Chicago is also about being kicked down and knowing how to get up, which the Original Beef can hopefully do next episode. “Review” dumps us into the restaurant on the most auspicious of days, with the restaurant’s five-star Telegraph (read Tribune) review coming the very same day as the Beef’s embrace of the to-go tablet (read Postmates, Doordash). Let this be said of Chicagoans: If a publication says something is good, every single person in Chicago will have to go there, try that thing, and have an opinion on it. They will want to be first and want to either love whatever it is and feel good about the fact that they had it, or hate it and then tell all their friends that it was overrated. That Sydney left the preorder function open on the to-go tablet means that everyone who ordered 97 slices of cake or whatever thinks that they are beating the system, that they are getting a deal, and that they are smarter than everyone else that day. And in some ways, they seem smarter than anyone who works at the Original Beef.
Because, frankly, almost everyone working at the Original Beef on the day of “Review” seems to be at their absolute worst. Tina is late because her teenage son got suspended, so now he’s just hanging around trying to learn about working in a restaurant. Carmen is mad that Sydney just happened to give her risotto to a critic from the fucking newspaper, and now her plate is the one everyone is talking about. Sydney and Richie are at each others’ throats before the tablet even goes on in a well-reasoned argument about angles, expectations, and “pushing out the working man.” When to-go goes awry, Carmy goes full Joel McHale and flips out on everyone, doing so, so much screaming. (Someone get him a fucking Sharpie!) Marcus’s cakes aren’t even cut, as he seems laser-focused on getting those doughnuts right. (Do your job!) Sydney gets removed from her expo position by Carmen, then gets thrown onto giardiniera duty. Richie ends up there too, and all of a sudden, she laces into him with the single most insulting speech I’ve ever seen a character of her lovableness give, and she threatens him with a knife. Richie gets in her face and calls her a fucking bitch, which frankly seems like an understatement, then gets stabbed in the ass. Literally. Ebra helps him while telling him a not-so-heartwarming story about civil war in Somalia (“Fucking Piven”) and then — boom! Marcus breaks down in the table area while Sydney packs up, tells Carmen off, and walks out the door. She quits, she says, and we almost believe her. Carmen then eats some of Marcus’s doughnut off the floor, destroys the ticket machine, and there’s a fuckin’ line outside the restaurant before they even open. They are royally fucked, and the credits roll as Wilco’s “Spiders (Kidsmoke)” comes to a blaring conclusion. That is how you make TV, everyone.

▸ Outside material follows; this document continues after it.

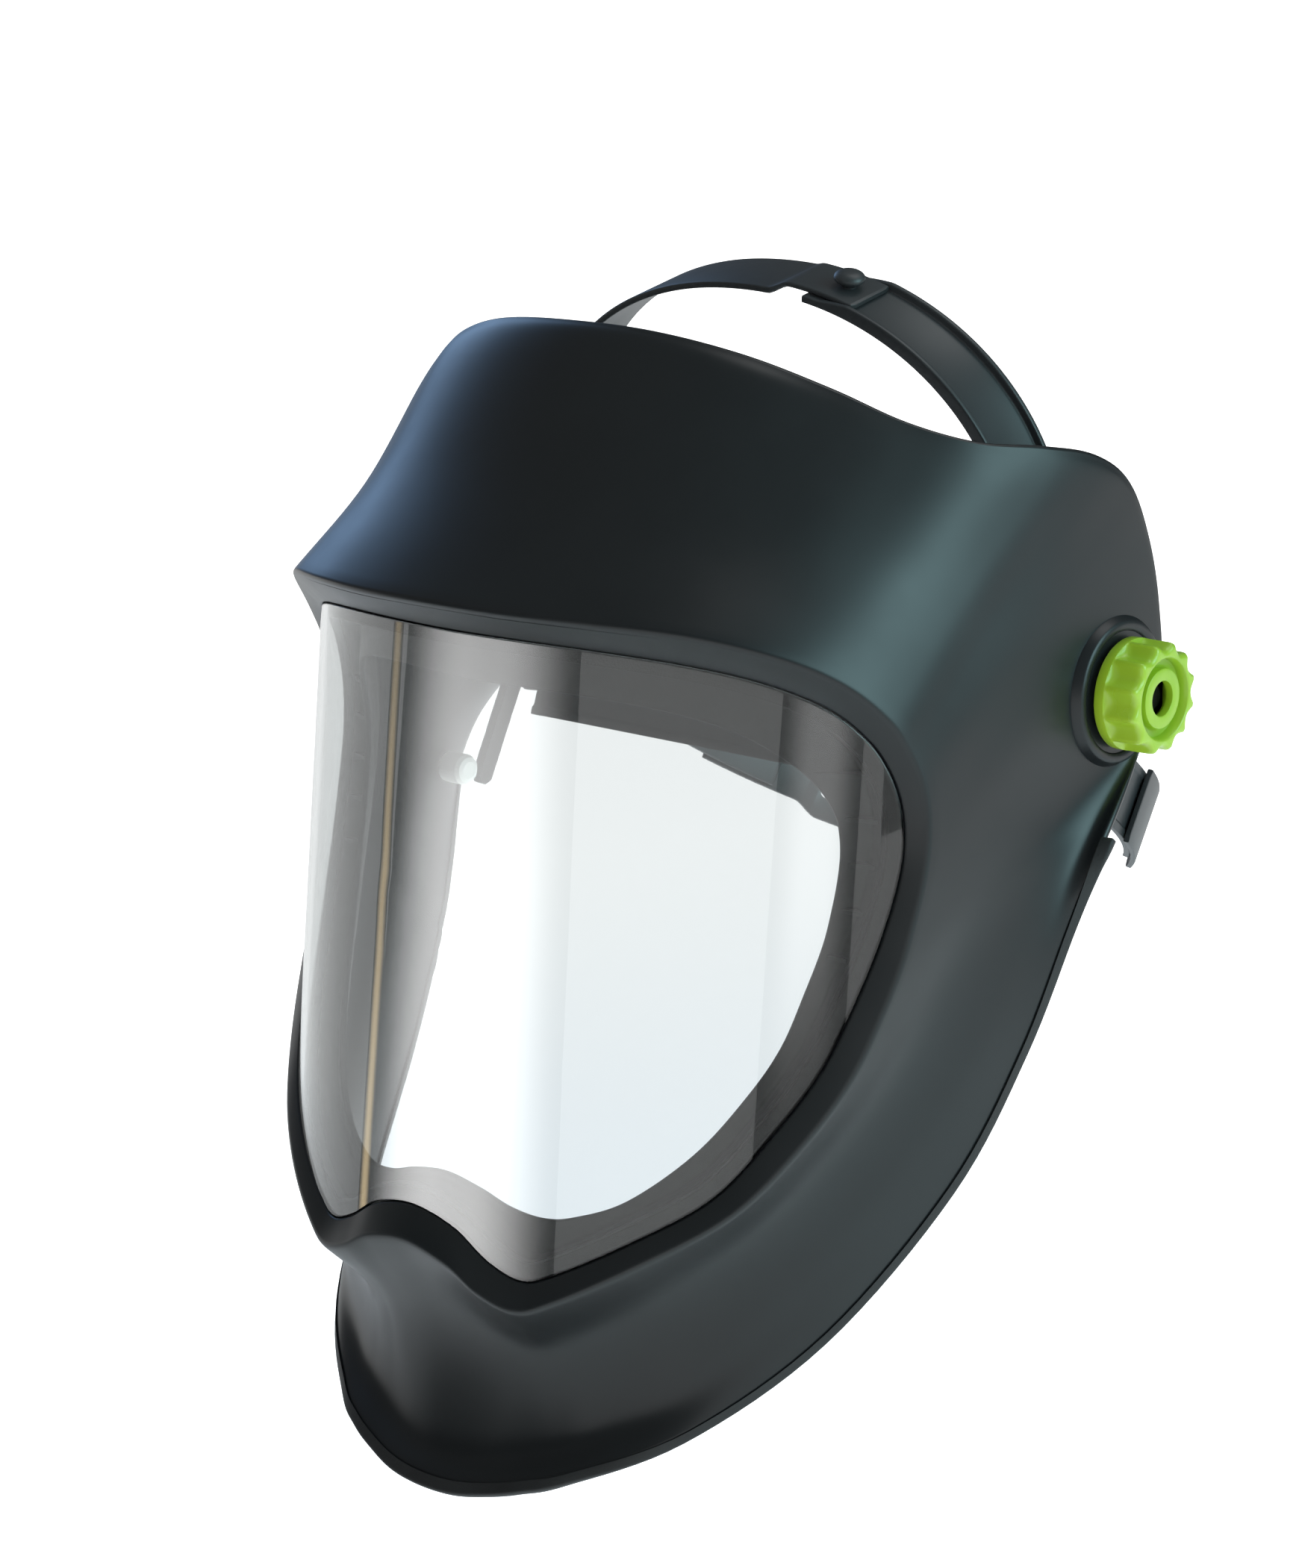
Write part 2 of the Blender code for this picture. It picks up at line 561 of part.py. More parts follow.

Suffice it to say that I loved “Review,” which sets the table perfectly for the show’s season-one finale. (With more to come, one can hope?) “Review” exposes all of the flaws in the Original Beef while also showing some of its strengths. The food is great, people want to eat there, and some of the chefs are very good and solid at their jobs. They’re passionate, too — though sometimes that passion might get away from them, whether in doughnut or knife form. If they can metaphorically tear the Beef down to its studs, maybe they can find something good to work with and start again — but the Beef does have to be taken down to those studs. “Review” is a good reminder that the Original Beef may have looked like it was getting its shit together, but it was all sitting on an unstable foundation of Mikey’s death and deceit. “Review” let it all come crashing down like a wedding cake set on a wobbly card table, and while it was spectacular to watch because we do love these characters and want them to succeed, you also sort of wish they’d put the cake on something with four stable legs. That being said, isn’t that why we love them? Long live the Original Beef, and here’s hoping they can pull it together in the season finale.
• This is just a note to say that I adore shabby, old, gray-looking midwestern restaurants. The Bear seems like it was shot in the six-month period in Chicago in which it is neither sunny nor warm nor even a little nice out, and that’s when all those establishments shine aesthetically. It’s like they’ve all been there forever, and it rules. Places like the Original Beef deserve always to be filmed with a giant icy mountain of gray snow outside around the parking sign, as that is their natural state in Chicago.
• “Fuckin’ Piven” was very funny to me because, unlike John Cusack, who many Chicagoans do have a genuine fondness for, Jeremy Piven is not what I would call “incredibly beloved.” He does good things for the city and all of that, but somehow, something about him just rubs some people the wrong way. I truly cannot explain it.
• It’s funny that Richie and Carmen both take offense to the restaurant being described as “shabby.” They’ve seen that Ballbreaker setup, right?
• What do we think is in Marcus’s heavenly doughnut? Are those plums? Cherries? It looks like it’s a raised donut with cherry filling and some icing on top that makes it look like a cinnamon bun. It’s kind of bizarre, but I’m sure it’s excellent.
• One more episode to go! I’m going to miss our pals! And I’m starving!